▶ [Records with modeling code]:
──────
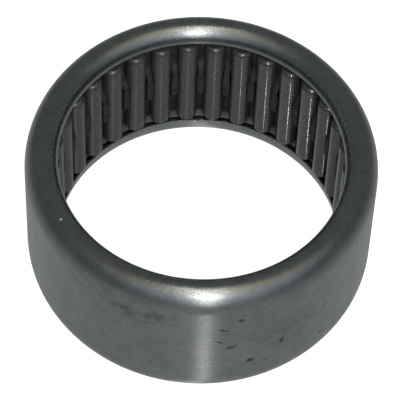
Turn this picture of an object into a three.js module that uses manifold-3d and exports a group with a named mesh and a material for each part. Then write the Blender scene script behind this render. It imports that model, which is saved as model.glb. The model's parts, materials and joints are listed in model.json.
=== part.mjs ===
// Drawn-cup needle roller bearing with a cage, open at both ends.
//
// Metric heavy-section size: runs on a 40 mm shaft, presses into a 50 mm housing, 25 mm wide.
// Millimetres, +Z along the shaft, origin at the centre of the bearing.
// The cup is fixed, the cage turns about Z and every roller turns about its own axis.

import * as THREE from 'three';
import { mergeVertices } from 'three/addons/utils/BufferGeometryUtils.js';
import Module from 'manifold-3d';

// Boundary sizes
const SHAFT_RADIUS = 20;
const HOUSING_RADIUS = 25;
const WIDTH = 25;

// Rollers
const ROLLER_COUNT = 34;
const ROLLER_RADIUS = 1.5;
const ROLLER_LENGTH = 17.8;
const ROLLER_END_ROUNDING = 0.6;
const PITCH_RADIUS = SHAFT_RADIUS + ROLLER_RADIUS;

// Cup: one drawn sheet with both edges curled inwards as lips. The bottom lip is closed last,
// over the rollers: it reaches further along the bore and its edge thins towards their ends.
// Bends and roundings are pairs of a radial width and a height. Edge corners are measured
// outwards from the bore and back from the tip of the lip.
const RACEWAY_CLEARANCE = 0.05;
const RACEWAY_RADIUS = PITCH_RADIUS + ROLLER_RADIUS + RACEWAY_CLEARANCE;
const RACEWAY_HALF_LENGTH = 10.1;
const RACEWAY_CORNER_RADIUS = 0.9;
const TOP_LIP = {
	bend: new THREE.Vector2(2.6, 3.7),
	radius: 20.3,
	rounding: new THREE.Vector2(1.9, WIDTH / 2 - RACEWAY_HALF_LENGTH),
	edge: [],
};
const BOTTOM_LIP = {
	bend: new THREE.Vector2(3.1, 4.4),
	radius: 20.45,
	rounding: new THREE.Vector2(1.2, 3.2),
	edge: [new THREE.Vector2(0.4, 0), new THREE.Vector2(0.7, 0.8)],
};

// Cage: one strip of sheet with an M-shaped section. Its bars dip inside the pitch circle
// in the middle and lie outside it near the ends, so a roller can fall neither in nor out.
const CAGE_SHEET = 0.5;
const CAGE_WIDTH = 19.5;
const CAGE_CORNER_BREAK = 0.2;
const FLANGE_INNER_RADIUS = 21.4;
const DIP_RADIUS = PITCH_RADIUS - 0.75;
const SHOULDER_RADIUS = PITCH_RADIUS + 0.8;
const SLANT_START = 2.5;
const SLANT_END = 4.2;

// Pockets, as half widths and half lengths
const POCKET_HALF_LENGTH = 9.05;
const POCKET_NARROW = 1.44;
const POCKET_WIDE = 1.56;
const POCKET_WIDE_START = SLANT_START - 0.4;
const POCKET_WIDE_END = SLANT_END + 0.4;

// Facets
const CUP_SEGMENTS = 2 * ROLLER_COUNT;
const ROLLER_SEGMENTS = 16;
const BEND_STEPS = 4;
const CORNER_STEPS = 2;

const wasm = await Module();
wasm.setup();

/** Points on a quarter of an ellipse, both ends included. */
function quarterArc(centre, radii, startAngle, steps) {
	const points = [];
	for (let i = 0; i <= steps; i++) {
		const angle = startAngle + (Math.PI / 2) * (i / steps);
		points.push(new THREE.Vector2(
			centre.x + radii.x * Math.cos(angle),
			centre.y + radii.y * Math.sin(angle),
		));
	}
	return points;
}

/** The same points below the middle plane, in the opposite order. */
function mirrored(points) {
	return points.map((point) => new THREE.Vector2(point.x, -point.y)).reverse();
}

/** A solid of revolution about Z from an outline of (radius, height) points, with a facet corner on +X. */
function revolved(outline, segments) {
	const geometry = new THREE.LatheGeometry(outline, segments, Math.PI / 2);
	geometry.rotateX(Math.PI / 2);
	return geometry;
}

/** Half of the cup's section, from the outer wall over one lip to the raceway. */
function lipOutline(lip) {
	const face = WIDTH / 2;
	const bendCentre = new THREE.Vector2(HOUSING_RADIUS - lip.bend.x, face - lip.bend.y);
	const bend = quarterArc(bendCentre, lip.bend, 0, BEND_STEPS);
	const tip = new THREE.Vector2(lip.radius, face - lip.rounding.y);
	const roundingCentre = new THREE.Vector2(lip.radius + lip.rounding.x, tip.y);
	const rounding = quarterArc(roundingCentre, lip.rounding, Math.PI / 2, BEND_STEPS);
	const edge = lip.edge.map((corner) => corner.clone().add(tip));
	const cornerRadii = new THREE.Vector2(RACEWAY_CORNER_RADIUS, RACEWAY_CORNER_RADIUS);
	const cornerCentre = new THREE.Vector2(RACEWAY_RADIUS, RACEWAY_HALF_LENGTH).sub(cornerRadii);
	const corner = quarterArc(cornerCentre, cornerRadii, 0, CORNER_STEPS).reverse();
	return [...bend, ...rounding, ...edge, ...corner];
}

/** The drawn cup. */
function outerCup() {
	const top = lipOutline(TOP_LIP);
	const bottom = mirrored(lipOutline(BOTTOM_LIP));
	return revolved([...top, ...bottom, top[0]], CUP_SEGMENTS);
}

/** Half of the cage's M section, from the middle of the side facing the raceway to the bore side. */
function cageHalfOutline() {
	const halfSheet = CAGE_SHEET / 2;
	const end = CAGE_WIDTH / 2;
	const slantAngle = Math.atan2(SHOULDER_RADIUS - DIP_RADIUS, SLANT_END - SLANT_START);
	const cornerShift = halfSheet * Math.tan(slantAngle / 2);
	const points = [
		[DIP_RADIUS + halfSheet, SLANT_START - cornerShift],
		[SHOULDER_RADIUS + halfSheet, SLANT_END - cornerShift],
		[SHOULDER_RADIUS + halfSheet, end - CAGE_CORNER_BREAK],
		[SHOULDER_RADIUS + halfSheet - CAGE_CORNER_BREAK, end],
		[FLANGE_INNER_RADIUS, end],
		[FLANGE_INNER_RADIUS, end - CAGE_SHEET],
		[SHOULDER_RADIUS - halfSheet, end - CAGE_SHEET],
		[SHOULDER_RADIUS - halfSheet, SLANT_END + cornerShift],
		[DIP_RADIUS - halfSheet, SLANT_START + cornerShift],
	];
	return points.map(([radius, height]) => new THREE.Vector2(radius, height));
}

/** A block that cuts one pocket on the +X side, wide where the bars cross the pitch circle. */
function pocketCutter() {
	const edge = [
		[POCKET_NARROW, POCKET_HALF_LENGTH],
		[POCKET_NARROW, POCKET_WIDE_END],
		[POCKET_WIDE, POCKET_WIDE_END],
		[POCKET_WIDE, POCKET_WIDE_START],
		[POCKET_NARROW, POCKET_WIDE_START],
	].map(([across, along]) => new THREE.Vector2(across, along));
	const rightSide = [...edge, ...mirrored(edge)];
	const leftSide = rightSide.map((point) => new THREE.Vector2(-point.x, point.y)).reverse();
	const geometry = new THREE.ExtrudeGeometry(new THREE.Shape([...rightSide, ...leftSide]), {
		depth: HOUSING_RADIUS - DIP_RADIUS,
		bevelEnabled: false,
	});
	geometry.translate(0, 0, DIP_RADIUS - CAGE_SHEET);
	const tangential = new THREE.Vector3(0, 1, 0);
	const axial = new THREE.Vector3(0, 0, 1);
	const radial = new THREE.Vector3(1, 0, 0);
	return geometry.applyMatrix4(new THREE.Matrix4().makeBasis(tangential, axial, radial));
}

/** A closed geometry as a solid that can be cut. */
function toSolid(geometry) {
	const bare = geometry.clone();
	bare.deleteAttribute('normal');
	bare.deleteAttribute('uv');
	const merged = mergeVertices(bare);
	return new wasm.Manifold(new wasm.Mesh({
		numProp: 3,
		vertProperties: new Float32Array(merged.getAttribute('position').array),
		triVerts: new Uint32Array(merged.getIndex().array),
	}));
}

/** A solid back as a geometry. */
function toGeometry(solid) {
	const mesh = solid.getMesh();
	const geometry = new THREE.BufferGeometry();
	geometry.setAttribute('position', new THREE.BufferAttribute(mesh.vertProperties, 3));
	geometry.setIndex(new THREE.BufferAttribute(mesh.triVerts, 1));
	geometry.computeVertexNormals();
	return geometry;
}

/** The strip before its pockets are cut: one flat for each bar, with the corners where the rollers stand. */
function cageBlank() {
	const half = cageHalfOutline();
	const geometry = revolved([...half, ...mirrored(half), half[0]], ROLLER_COUNT);
	const flatToCorner = 1 / Math.cos(Math.PI / ROLLER_COUNT);
	return geometry.scale(flatToCorner, flatToCorner, 1);
}

/** The cage: the strip with one pocket cut for each roller. */
function cage() {
	let solid = toSolid(cageBlank());
	const cutter = pocketCutter();
	for (let i = 0; i < ROLLER_COUNT; i++) {
		solid = solid.subtract(toSolid(cutter.clone().rotateZ(rollerAngle(i))));
	}
	return toGeometry(solid);
}

/** One needle roller, standing on the origin's axis, with rounded ends. */
function roller() {
	const end = ROLLER_LENGTH / 2;
	const half = [
		new THREE.Vector2(ROLLER_RADIUS, end - ROLLER_END_ROUNDING),
		new THREE.Vector2(ROLLER_RADIUS - ROLLER_END_ROUNDING, end),
		new THREE.Vector2(0, end),
	];
	return revolved([...mirrored(half), ...half], ROLLER_SEGMENTS);
}

/** Where a roller stands around the bearing. */
function rollerAngle(index) {
	return (index / ROLLER_COUNT) * 2 * Math.PI;
}

/** A named mesh with a steel of its own. */
function part(name, geometry, color, roughness) {
	const material = new THREE.MeshStandardMaterial({ color, roughness, metalness: 1 });
	const mesh = new THREE.Mesh(geometry, material);
	mesh.name = name;
	return mesh;
}

const bearing = new THREE.Group();
bearing.add(part('outer_cup', outerCup(), 0x6c6e6e, 0.4));
bearing.add(part('cage', cage(), 0x3c3d3e, 0.5));
for (let i = 0; i < ROLLER_COUNT; i++) {
	const number = String(i + 1).padStart(2, '0');
	const mesh = part(`roller_${number}`, roller(), 0x8a8c8e, 0.25);
	const angle = rollerAngle(i);
	mesh.position.set(PITCH_RADIUS * Math.cos(angle), PITCH_RADIUS * Math.sin(angle), 0);
	mesh.rotation.z = angle;
	bearing.add(mesh);
}

export default bearing;
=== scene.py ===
"""The looks of a drawn-cup needle roller bearing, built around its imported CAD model.

Metres, +Z along the shaft axis, origin at the centre of the bearing. The fine cup, cage and rollers
stand for the faceted CAD nodes and ride on their bodies.
"""

import json
import math

import bpy
import numpy as np
from mathutils import Matrix, Vector


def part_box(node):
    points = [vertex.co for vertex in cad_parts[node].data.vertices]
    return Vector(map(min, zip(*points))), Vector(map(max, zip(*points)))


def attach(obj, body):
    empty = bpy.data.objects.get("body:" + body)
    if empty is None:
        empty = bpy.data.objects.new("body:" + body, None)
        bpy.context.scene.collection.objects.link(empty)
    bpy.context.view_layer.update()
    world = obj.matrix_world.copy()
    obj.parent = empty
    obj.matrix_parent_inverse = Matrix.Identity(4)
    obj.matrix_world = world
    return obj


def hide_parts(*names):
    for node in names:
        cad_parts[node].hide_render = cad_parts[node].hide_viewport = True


MM = 0.001

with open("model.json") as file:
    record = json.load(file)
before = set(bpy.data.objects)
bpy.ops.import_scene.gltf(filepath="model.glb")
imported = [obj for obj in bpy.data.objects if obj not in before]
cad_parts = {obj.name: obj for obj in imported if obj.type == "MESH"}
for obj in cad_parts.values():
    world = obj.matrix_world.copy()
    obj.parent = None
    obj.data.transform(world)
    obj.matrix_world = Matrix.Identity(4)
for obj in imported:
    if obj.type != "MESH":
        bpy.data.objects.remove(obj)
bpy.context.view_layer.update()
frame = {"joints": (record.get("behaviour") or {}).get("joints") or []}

# Sizes that the frame gives
_, cup_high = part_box("outer_cup")
_, cage_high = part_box("cage")
roller_low, roller_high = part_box("roller_01")
CUP_RADIUS = cup_high.x
CUP_HALF_WIDTH = cup_high.z
CAGE_HALF_WIDTH = cage_high.z
ROLLER_RADIUS = (roller_high.x - roller_low.x) / 2
ROLLER_HALF_LENGTH = roller_high.z
ROLLER_AXES = [Vector(j["pos_m"]) for j in frame["joints"] if j["name"].startswith("roller_")]
ROLLER_COUNT = len(ROLLER_AXES)
PITCH_RADIUS = ROLLER_AXES[0].length

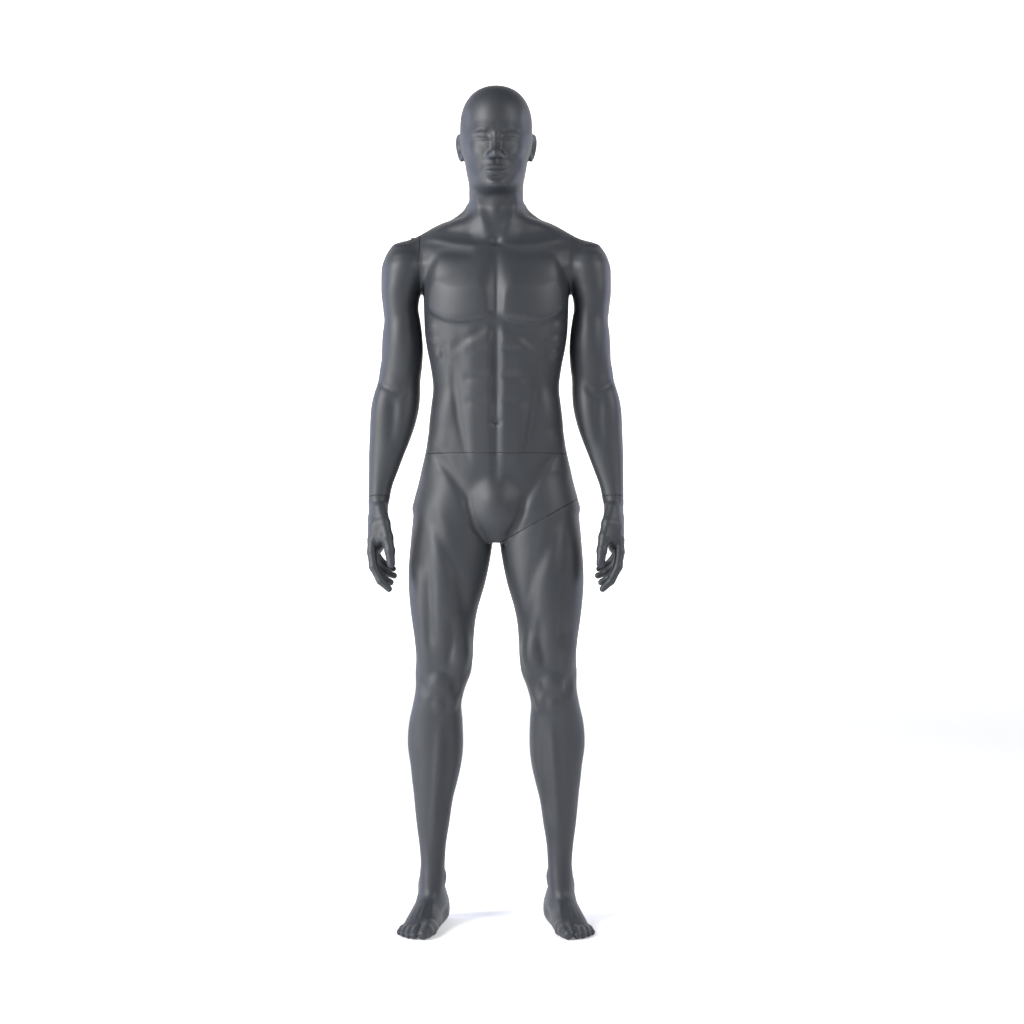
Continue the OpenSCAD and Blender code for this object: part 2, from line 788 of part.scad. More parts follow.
chest_and_head_shell();
right_arm_shell();
hips_and_right_leg_shell();
left_leg_shell();
right_hand();
left_hand();
chest_waist_plate();
hip_waist_plate();
waist_post();
waist_slip_washer();
waist_socket();
waist_post_screws();
waist_socket_screws();
chest_shoulder_plate();
arm_shoulder_plate();
shoulder_bush();
shoulder_spigot();
shoulder_circlip();
arm_socket();
shoulder_bush_screws();
arm_socket_screws();
right_wrist_plate();
right_wrist_bush();
right_wrist_spigot();
right_wrist_circlip();
right_hand_socket();
left_wrist_plate();
left_wrist_bush();
left_wrist_spigot();
left_wrist_circlip();
left_hand_socket();
hip_leg_plate();
leg_seam_plate();
leg_pins();
leg_pin_sockets();
leg_magnet();
leg_magnet_keeper();
foot_rod_socket();
calf_rod_socket();
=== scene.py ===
# %% [markdown]
# # A full body display mannequin
# The object is a hollow moulded figure that comes apart at seams: the waist, the right
# shoulder, both wrists and the left hip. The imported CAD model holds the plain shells, the
# plates and the metal fittings. This lesson makes the skin of the figure itself: the trunk,
# the muscles, the head, the hands and the feet, and the satin paint over them.

import bpy
import bmesh
import numpy as np
import openvdb
from mathutils import Matrix, Vector


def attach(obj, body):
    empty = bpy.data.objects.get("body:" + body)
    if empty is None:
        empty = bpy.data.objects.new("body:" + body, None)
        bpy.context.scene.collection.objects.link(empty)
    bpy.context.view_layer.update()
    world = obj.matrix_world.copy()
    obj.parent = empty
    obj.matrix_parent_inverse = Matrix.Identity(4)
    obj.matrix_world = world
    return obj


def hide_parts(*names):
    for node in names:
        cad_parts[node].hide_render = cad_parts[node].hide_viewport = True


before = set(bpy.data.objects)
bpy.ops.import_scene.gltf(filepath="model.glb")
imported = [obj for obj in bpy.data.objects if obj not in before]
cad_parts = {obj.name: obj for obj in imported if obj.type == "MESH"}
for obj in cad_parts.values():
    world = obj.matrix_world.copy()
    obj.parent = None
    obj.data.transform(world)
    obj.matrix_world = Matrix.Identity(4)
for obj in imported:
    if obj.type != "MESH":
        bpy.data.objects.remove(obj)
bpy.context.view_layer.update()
mm = 0.001

# %% [markdown]
# The figure is a *field*: a function that gives every point in space its distance outside
# the skin, negative inside. Forms are joined by taking the lower of two distances with a
# soft corner, which is how clay flows between two masses. A body could also be pushed out
# of a subdivided box by hand, but a field keeps every limb's size in one readable table.

# %% Helpers for the field
def smooth_step(edge0, edge1, value):
    """0 below edge0, 1 above edge1, and the S-shaped cubic 3t^2 - 2t^3 between them."""
    t = np.clip((value - edge0) / (edge1 - edge0), 0, 1)
    return t * t * (3 - 2 * t)


def soft_min(a, b, k):
    """The lower of a and b, less h^2 k / 4 where they differ by under k: h is 1 - |a - b| / k."""
    h = np.maximum(k - np.abs(a - b), 0) / k
    return np.minimum(a, b) - h * h * k / 4


def soft_max(a, b, k):
    """The higher of a and b, rounded in the same way."""
    return -soft_min(-a, -b, k)


def stations(rows, at):
    """Columns of a station table at the places `at`: a cubic through the rows whose slope
    at each row is the mean slope around it."""
    table = np.array(rows, dtype=float)
    table = table[np.argsort(table[:, 0])]
    place, value = table[:, 0], table[:, 1:]
    slope = np.gradient(value, place, axis=0)
    i = np.clip(np.searchsorted(place, at) - 1, 0, len(place) - 2)
    gap = (place[i + 1] - place[i])[..., None]
    s = np.clip((at[..., None] - place[i][..., None]) / gap, 0, 1)
    start = (2 * s**3 - 3 * s**2 + 1) * value[i] + (s**3 - 2 * s**2 + s) * gap * slope[i]
    end = (3 * s**2 - 2 * s**3) * value[i + 1] + (s**3 - s**2) * gap * slope[i + 1]
    return np.moveaxis(start + end, -1, 0)


def limb(p, rows):
    """Distance to a form whose level sections are superellipses |x/a|^n + |y/b|^n = 1, with
    the rows [height, low x, high x, front y, back y, n]: how far p lies from the centre of
    its section, less how far the outline lies on the same ray."""
    low_x, high_x, front, back, n = stations(rows, p[2])
    dx = p[0] - (low_x + high_x) / 2
    dy = p[1] - (front + back) / 2
    u = np.abs(dx) / ((high_x - low_x) / 2)
    v = np.abs(dy) / ((back - front) / 2)
    g = np.maximum((u**n + v**n) ** (1 / n), 1e-3)
    d = np.sqrt(dx * dx + dy * dy) * (1 - 1 / g)
    d = np.where(g < 0.05, -20, d)
    heights = [row[0] for row in rows]
    return np.maximum(d, np.maximum(min(heights) - p[2], p[2] - max(heights)))


def ellipsoid(p, centre, radii):
    """Near distance to an ellipsoid: k (k - 1) / |gradient|, where k is |(p - c) / r|."""
    q = [(p[i] - centre[i]) / radii[i] for i in range(3)]
    k = np.sqrt(q[0] ** 2 + q[1] ** 2 + q[2] ** 2) + 1e-6
    g = np.sqrt(sum((q[i] / radii[i]) ** 2 for i in range(3))) + 1e-6
    return k * (k - 1) / g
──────
▶ [WORK TO COMPLETE]: Please repeat word for word the lines above that run from the beginning through the line containing "const PITCH_RADIUS = SHAFT_RADIUS", keeping both the first and that last line.

▶ [FULL ANSWER]:
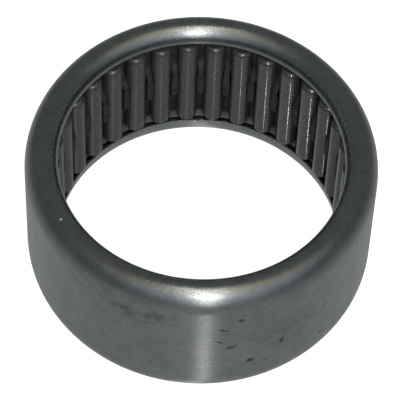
Turn this picture of an object into a three.js module that uses manifold-3d and exports a group with a named mesh and a material for each part. Then write the Blender scene script behind this render. It imports that model, which is saved as model.glb. The model's parts, materials and joints are listed in model.json.
=== part.mjs ===
// Drawn-cup needle roller bearing with a cage, open at both ends.
//
// Metric heavy-section size: runs on a 40 mm shaft, presses into a 50 mm housing, 25 mm wide.
// Millimetres, +Z along the shaft, origin at the centre of the bearing.
// The cup is fixed, the cage turns about Z and every roller turns about its own axis.

import * as THREE from 'three';
import { mergeVertices } from 'three/addons/utils/BufferGeometryUtils.js';
import Module from 'manifold-3d';

// Boundary sizes
const SHAFT_RADIUS = 20;
const HOUSING_RADIUS = 25;
const WIDTH = 25;

// Rollers
const ROLLER_COUNT = 34;
const ROLLER_RADIUS = 1.5;
const ROLLER_LENGTH = 17.8;
const ROLLER_END_ROUNDING = 0.6;
const PITCH_RADIUS = SHAFT_RADIUS + ROLLER_RADIUS;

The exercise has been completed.